▶ **Directive**:
Locate all lines with the word "from" and copy them out.

▶ **Given records**:
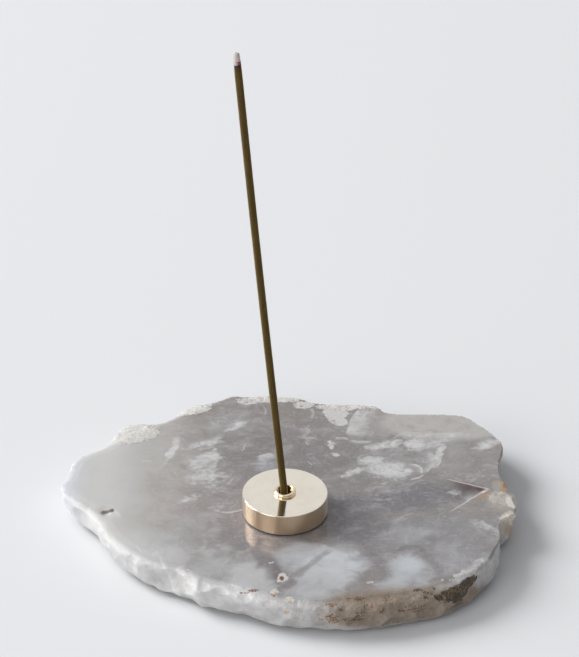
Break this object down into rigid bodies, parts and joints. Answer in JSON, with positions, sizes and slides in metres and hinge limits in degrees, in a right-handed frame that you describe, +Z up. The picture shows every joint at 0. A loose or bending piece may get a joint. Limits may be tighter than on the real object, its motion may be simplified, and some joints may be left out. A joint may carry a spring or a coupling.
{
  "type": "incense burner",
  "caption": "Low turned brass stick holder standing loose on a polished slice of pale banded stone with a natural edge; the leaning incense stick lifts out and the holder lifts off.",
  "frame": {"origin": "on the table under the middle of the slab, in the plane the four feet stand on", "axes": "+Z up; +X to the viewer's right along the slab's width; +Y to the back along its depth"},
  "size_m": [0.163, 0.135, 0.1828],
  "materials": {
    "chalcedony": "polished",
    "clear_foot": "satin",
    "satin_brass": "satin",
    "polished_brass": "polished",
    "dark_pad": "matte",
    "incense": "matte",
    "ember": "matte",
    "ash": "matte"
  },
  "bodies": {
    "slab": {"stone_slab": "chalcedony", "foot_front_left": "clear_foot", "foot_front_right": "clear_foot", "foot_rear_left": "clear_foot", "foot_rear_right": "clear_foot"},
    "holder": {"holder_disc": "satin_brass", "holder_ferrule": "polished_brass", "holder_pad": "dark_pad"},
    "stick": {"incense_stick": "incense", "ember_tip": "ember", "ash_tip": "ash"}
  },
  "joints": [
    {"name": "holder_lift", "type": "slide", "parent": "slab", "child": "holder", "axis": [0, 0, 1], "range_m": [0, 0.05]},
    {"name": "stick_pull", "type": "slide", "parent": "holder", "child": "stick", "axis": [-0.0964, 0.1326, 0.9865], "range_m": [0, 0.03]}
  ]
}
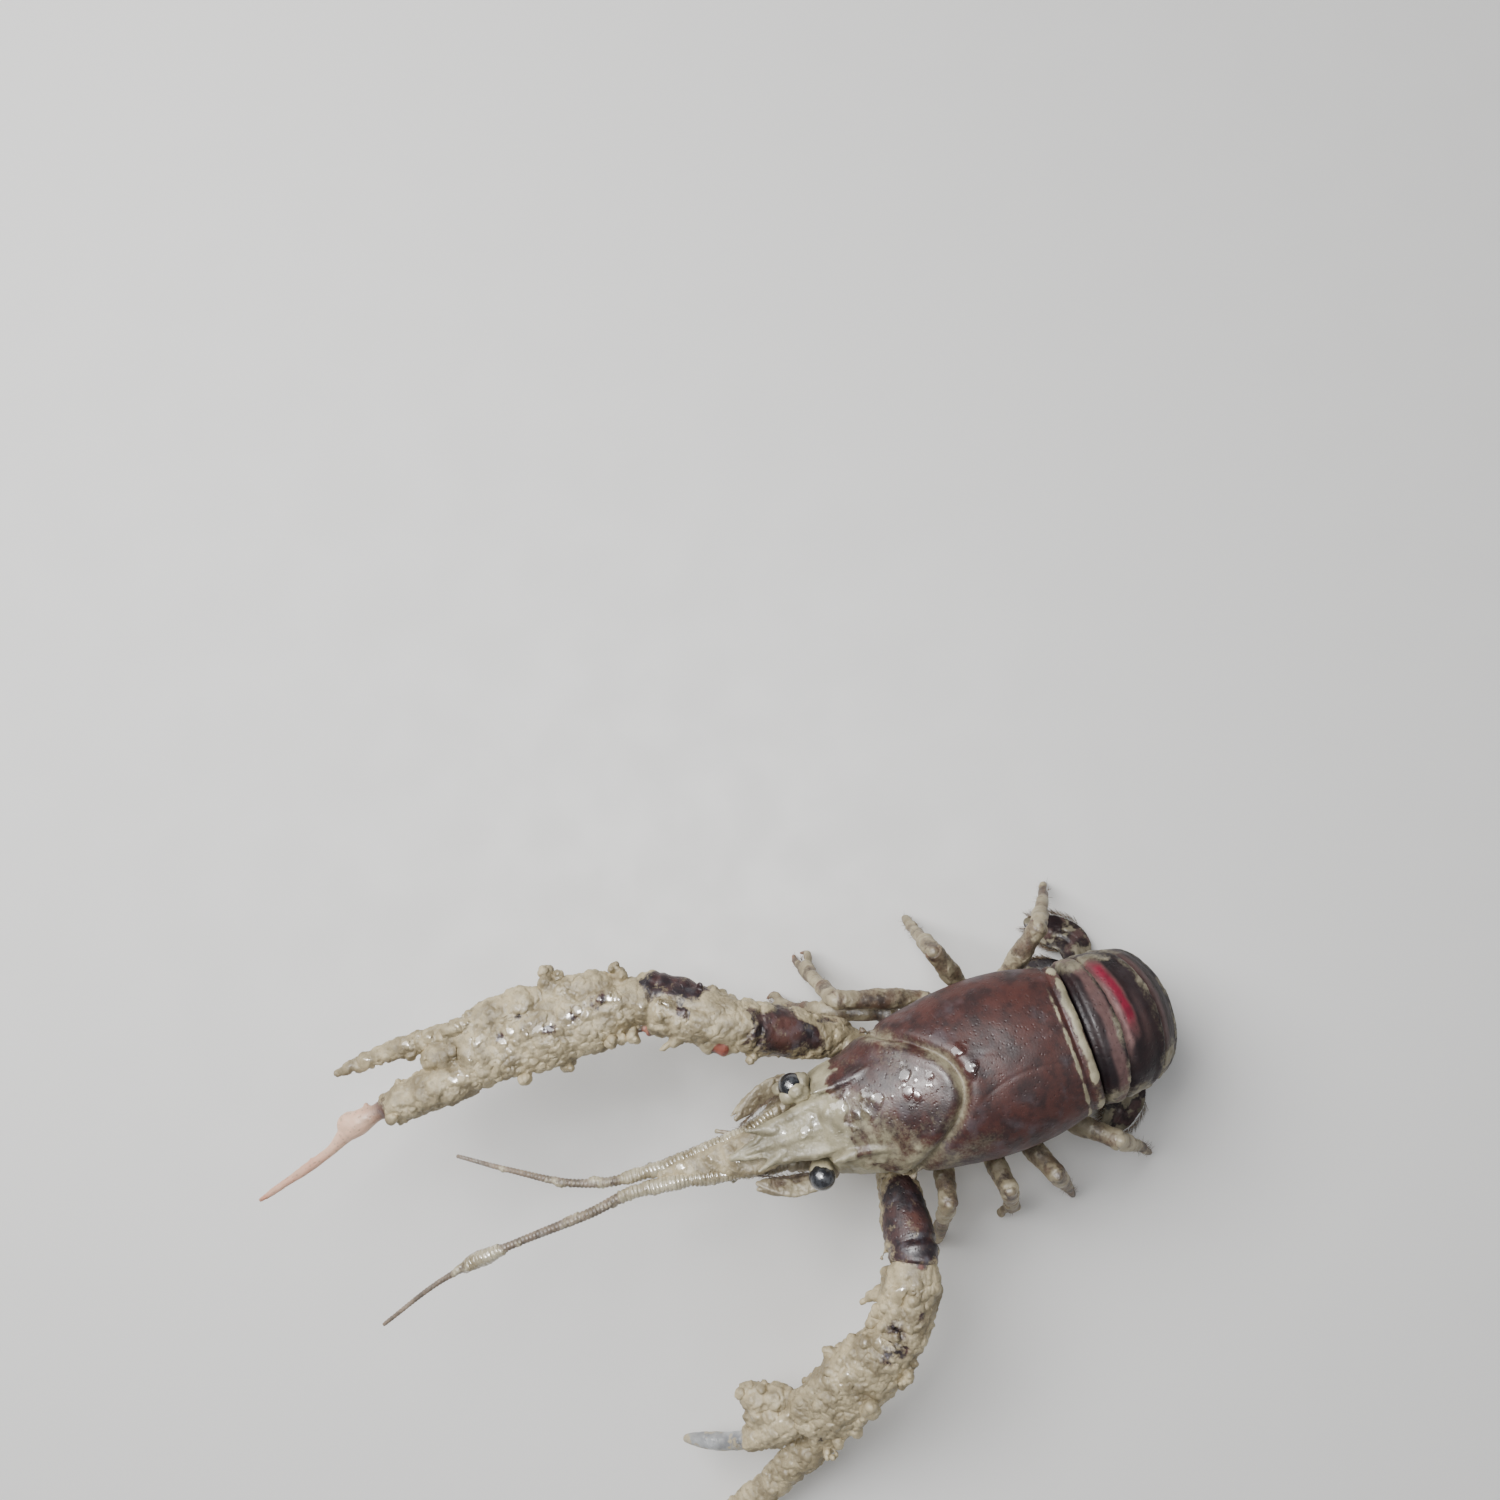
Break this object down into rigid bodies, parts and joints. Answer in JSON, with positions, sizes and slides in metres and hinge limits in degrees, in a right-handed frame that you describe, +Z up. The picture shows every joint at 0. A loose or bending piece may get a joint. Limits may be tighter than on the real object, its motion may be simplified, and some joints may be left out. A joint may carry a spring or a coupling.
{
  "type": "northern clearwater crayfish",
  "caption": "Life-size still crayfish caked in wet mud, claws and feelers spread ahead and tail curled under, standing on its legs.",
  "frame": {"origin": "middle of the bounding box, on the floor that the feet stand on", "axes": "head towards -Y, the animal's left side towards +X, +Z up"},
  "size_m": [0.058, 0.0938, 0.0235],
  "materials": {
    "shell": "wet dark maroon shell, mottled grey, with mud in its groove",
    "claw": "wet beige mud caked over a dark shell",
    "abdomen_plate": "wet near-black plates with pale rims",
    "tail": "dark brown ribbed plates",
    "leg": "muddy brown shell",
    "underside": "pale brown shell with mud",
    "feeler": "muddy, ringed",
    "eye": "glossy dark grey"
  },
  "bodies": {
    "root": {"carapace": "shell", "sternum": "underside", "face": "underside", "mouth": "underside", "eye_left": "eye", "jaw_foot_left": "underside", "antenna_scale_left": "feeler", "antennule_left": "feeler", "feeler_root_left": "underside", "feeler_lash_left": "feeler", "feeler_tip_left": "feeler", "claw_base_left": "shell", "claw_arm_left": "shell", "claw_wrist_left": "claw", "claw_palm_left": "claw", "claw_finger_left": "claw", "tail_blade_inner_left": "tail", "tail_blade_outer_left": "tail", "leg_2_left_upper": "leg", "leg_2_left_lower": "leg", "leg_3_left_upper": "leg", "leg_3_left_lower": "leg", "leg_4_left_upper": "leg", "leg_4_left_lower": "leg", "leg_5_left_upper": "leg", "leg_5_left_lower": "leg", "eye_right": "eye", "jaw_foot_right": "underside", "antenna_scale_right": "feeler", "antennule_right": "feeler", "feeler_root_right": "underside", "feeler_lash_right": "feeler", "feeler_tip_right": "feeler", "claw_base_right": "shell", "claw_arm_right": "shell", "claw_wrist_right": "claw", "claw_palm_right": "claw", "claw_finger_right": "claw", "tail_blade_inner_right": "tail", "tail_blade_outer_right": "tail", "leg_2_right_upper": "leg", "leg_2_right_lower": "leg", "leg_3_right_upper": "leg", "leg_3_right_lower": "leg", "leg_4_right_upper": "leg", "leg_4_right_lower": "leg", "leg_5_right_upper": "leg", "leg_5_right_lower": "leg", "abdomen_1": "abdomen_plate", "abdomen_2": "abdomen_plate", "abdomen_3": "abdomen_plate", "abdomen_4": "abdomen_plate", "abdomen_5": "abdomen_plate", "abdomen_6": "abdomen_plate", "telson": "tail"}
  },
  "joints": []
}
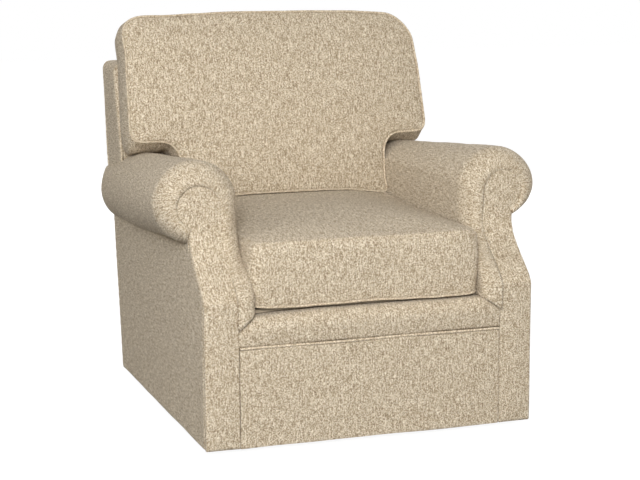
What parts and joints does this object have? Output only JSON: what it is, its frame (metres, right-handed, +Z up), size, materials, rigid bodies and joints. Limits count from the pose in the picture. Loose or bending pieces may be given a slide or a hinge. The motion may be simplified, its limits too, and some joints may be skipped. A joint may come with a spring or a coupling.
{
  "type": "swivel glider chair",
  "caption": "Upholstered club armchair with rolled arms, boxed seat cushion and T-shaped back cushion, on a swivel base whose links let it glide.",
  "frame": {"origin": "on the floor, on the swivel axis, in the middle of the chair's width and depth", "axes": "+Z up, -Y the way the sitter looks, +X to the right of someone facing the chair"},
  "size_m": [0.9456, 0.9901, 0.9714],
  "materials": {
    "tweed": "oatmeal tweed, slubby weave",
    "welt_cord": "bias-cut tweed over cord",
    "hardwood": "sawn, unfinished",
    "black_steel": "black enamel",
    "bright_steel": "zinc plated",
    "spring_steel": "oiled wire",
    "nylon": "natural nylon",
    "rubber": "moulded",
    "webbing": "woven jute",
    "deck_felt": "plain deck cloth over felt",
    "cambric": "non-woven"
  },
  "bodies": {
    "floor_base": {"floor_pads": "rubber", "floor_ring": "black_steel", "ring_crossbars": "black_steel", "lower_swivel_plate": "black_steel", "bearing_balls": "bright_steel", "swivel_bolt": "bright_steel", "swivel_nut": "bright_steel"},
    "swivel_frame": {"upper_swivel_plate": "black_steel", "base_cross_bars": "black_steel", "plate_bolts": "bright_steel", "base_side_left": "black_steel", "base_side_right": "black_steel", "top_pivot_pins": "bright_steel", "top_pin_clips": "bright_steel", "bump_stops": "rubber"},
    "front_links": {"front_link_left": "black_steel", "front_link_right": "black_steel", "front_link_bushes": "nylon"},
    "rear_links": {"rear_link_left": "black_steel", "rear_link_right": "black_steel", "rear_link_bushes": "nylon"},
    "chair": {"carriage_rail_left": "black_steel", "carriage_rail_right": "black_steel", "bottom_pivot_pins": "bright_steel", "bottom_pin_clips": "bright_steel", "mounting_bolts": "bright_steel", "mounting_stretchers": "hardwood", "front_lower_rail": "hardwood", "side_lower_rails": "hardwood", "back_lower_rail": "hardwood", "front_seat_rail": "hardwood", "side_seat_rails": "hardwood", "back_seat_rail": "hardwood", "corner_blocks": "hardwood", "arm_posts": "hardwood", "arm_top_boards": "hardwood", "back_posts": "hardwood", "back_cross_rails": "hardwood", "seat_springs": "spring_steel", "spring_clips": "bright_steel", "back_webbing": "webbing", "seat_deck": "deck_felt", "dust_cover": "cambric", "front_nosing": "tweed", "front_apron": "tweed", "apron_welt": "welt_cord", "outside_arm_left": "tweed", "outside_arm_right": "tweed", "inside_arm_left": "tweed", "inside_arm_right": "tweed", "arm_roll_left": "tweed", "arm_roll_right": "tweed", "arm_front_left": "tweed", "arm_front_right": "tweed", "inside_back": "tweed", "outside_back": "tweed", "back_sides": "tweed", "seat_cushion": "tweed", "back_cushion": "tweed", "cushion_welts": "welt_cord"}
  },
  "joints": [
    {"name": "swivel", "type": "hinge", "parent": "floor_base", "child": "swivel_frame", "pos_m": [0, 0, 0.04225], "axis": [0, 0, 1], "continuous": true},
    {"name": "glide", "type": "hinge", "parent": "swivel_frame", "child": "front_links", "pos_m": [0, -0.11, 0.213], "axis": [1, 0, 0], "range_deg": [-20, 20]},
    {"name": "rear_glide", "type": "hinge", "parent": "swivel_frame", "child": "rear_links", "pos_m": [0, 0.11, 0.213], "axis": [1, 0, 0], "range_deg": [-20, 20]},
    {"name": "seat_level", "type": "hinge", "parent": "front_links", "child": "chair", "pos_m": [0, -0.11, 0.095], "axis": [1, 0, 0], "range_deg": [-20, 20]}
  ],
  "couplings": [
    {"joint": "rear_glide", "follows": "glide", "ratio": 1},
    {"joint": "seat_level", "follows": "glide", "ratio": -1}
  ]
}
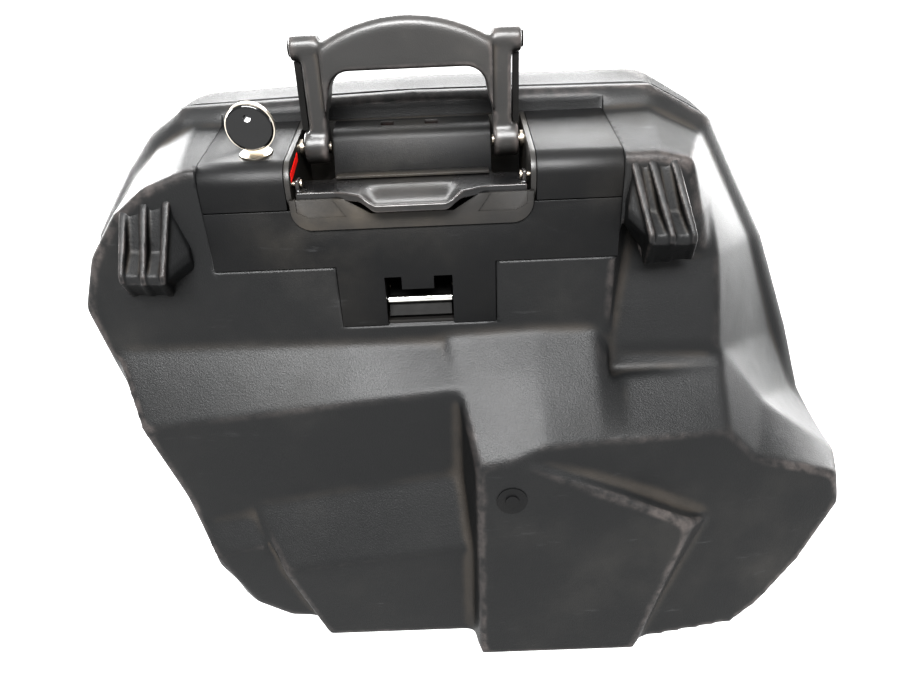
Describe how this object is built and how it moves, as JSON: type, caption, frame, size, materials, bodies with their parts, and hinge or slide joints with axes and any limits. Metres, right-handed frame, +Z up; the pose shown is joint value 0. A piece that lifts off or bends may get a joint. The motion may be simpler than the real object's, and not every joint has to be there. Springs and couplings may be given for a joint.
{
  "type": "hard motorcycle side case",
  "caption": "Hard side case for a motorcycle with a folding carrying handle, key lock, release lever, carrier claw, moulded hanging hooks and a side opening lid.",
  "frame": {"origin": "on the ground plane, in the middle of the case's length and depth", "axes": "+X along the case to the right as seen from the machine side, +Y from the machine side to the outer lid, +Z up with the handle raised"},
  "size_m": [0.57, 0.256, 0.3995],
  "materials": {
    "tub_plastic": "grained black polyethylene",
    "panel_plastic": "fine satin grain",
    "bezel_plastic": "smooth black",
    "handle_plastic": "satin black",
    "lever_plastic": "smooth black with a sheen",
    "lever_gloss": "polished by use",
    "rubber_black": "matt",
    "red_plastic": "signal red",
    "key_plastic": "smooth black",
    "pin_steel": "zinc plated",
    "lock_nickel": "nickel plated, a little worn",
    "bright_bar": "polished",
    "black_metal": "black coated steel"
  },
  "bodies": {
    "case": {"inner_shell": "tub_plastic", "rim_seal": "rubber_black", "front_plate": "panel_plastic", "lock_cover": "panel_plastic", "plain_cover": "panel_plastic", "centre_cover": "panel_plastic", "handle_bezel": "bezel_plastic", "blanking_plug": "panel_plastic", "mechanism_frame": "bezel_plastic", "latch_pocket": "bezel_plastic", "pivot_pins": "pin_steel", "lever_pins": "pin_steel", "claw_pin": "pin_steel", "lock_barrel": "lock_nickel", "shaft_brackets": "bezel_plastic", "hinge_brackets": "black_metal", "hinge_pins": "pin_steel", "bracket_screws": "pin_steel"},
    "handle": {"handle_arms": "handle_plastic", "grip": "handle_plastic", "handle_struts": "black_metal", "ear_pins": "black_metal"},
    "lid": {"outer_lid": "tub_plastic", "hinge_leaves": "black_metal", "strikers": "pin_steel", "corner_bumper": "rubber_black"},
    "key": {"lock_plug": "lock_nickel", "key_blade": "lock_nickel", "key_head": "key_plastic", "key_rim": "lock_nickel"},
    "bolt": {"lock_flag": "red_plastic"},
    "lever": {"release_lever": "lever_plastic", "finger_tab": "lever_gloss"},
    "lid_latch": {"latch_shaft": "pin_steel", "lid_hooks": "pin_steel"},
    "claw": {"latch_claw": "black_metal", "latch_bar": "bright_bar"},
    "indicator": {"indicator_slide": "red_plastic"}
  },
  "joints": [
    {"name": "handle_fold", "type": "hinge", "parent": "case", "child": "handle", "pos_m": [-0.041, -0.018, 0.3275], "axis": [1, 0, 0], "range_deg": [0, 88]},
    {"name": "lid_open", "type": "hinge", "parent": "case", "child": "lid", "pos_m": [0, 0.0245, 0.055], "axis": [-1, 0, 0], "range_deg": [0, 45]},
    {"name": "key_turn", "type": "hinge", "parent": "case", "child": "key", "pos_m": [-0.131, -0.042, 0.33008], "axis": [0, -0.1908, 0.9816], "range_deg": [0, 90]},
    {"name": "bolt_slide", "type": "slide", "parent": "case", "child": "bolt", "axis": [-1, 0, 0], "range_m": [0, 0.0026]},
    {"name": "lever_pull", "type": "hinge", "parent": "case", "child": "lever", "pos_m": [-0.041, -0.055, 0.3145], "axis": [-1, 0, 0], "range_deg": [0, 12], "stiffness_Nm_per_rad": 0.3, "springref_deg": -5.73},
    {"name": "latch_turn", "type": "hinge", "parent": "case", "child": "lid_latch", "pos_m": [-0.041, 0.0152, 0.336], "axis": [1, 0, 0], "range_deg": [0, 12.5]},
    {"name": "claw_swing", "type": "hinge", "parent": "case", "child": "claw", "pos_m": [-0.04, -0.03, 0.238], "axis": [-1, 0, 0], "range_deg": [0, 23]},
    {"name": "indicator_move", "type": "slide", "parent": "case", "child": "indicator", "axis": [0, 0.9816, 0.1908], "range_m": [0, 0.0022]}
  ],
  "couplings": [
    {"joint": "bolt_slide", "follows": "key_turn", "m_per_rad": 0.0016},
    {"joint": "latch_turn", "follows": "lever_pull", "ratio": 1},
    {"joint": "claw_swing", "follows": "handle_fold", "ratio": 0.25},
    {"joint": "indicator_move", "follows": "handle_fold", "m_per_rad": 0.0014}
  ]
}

▶ **Answer to the task**:
What parts and joints does this object have? Output only JSON: what it is, its frame (metres, right-handed, +Z up), size, materials, rigid bodies and joints. Limits count from the pose in the picture. Loose or bending pieces may be given a slide or a hinge. The motion may be simplified, its limits too, and some joints may be skipped. A joint may come with a spring or a coupling.
  "frame": {"origin": "on the ground plane, in the middle of the case's length and depth", "axes": "+X along the case to the right as seen from the machine side, +Y from the machine side to the outer lid, +Z up with the handle raised"},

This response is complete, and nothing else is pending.